Thousands of people keep on protesting (photo, from bbcimg.co.uk), asking for the country’s president to step down. And on Saturday several members of the General People’s Congress, the country’s ruling party, have resigned.
Members of parliament and some ministers are among the members who resigned from the party in order to show their opposition to the violence and harassment used against anti-government demonstrators in the country.
According to Al Jazeera, Ali Al-Imrani, an MP from al-Baida province, and Fathi Tawfiq Abdulrahim, head of the finance committee of the Yemeni parliament, resigned from the JPC, bringing the number of resigned ruling party MPs to 13 since the beginning of the protests.
In several cities thousands of people have been protesting for days, asking for the country’s president to step down.

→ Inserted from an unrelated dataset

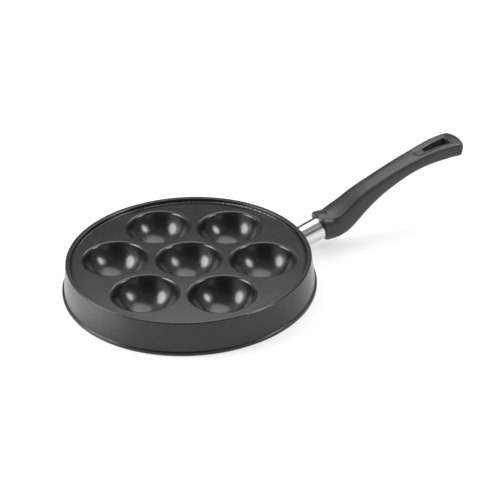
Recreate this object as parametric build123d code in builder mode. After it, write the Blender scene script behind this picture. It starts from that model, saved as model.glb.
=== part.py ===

But president Ali Abdullah Saleh, who has been in power for 32 years, refuses to step down before the end of his term in 2013.
Protesters claim they are frustrated about government corruption and soaring unemployment.
The refused proposal
The country’s capital Sanaa, and the southern port city of Aden have been the focal points for daily demonstrations, which have been going on for weeks. In early February, saying they are discriminated against by authorities, Shia Houtis announced their support for anti-government protests.

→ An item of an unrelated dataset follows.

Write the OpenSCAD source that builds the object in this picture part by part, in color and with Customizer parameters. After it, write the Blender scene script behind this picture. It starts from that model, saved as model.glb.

On Saturday, the Associated Press reported that the government has suspended classes at the universities of those two cities.
Gathering on the main squares of Sanaa, Aden, Taiz and Hadramawt, the protesters are also demanding an investigation into the killing of four people during protests a day earlier in the northern town of Harf Sofyan.
On Friday at least four people died and some seven others were wounded, when Yemeni soldiers opened fire on anti-government protesters.
On the same day, Yemeni president Ali Abdullah Saleh rejected a proposal made by a coalition of opposition groups and religious scholars.
“The president rejected the proposal and is holding on to his previous offer,” Yemen’s opposition’s rotating president Mohammed al-Mutawakil said.
The proposal called for a “peaceful transition of power” by offering Mr Saleh a smooth exit from power by the end of 2011, and called for a probe into the deadly crackdown on the recent anti-government protests.
And in order to ensure fair representation in parliament, the proposal also mentioned steps to change the constitution and rewriting election laws. These steps would also lead to the removal Saleh’s relatives from leadership positions in the army and security forces, and a guaranteed right to peaceful protest.
President Saleh has blamed the US and Israel for the unrest in Yemen and across the Arab world.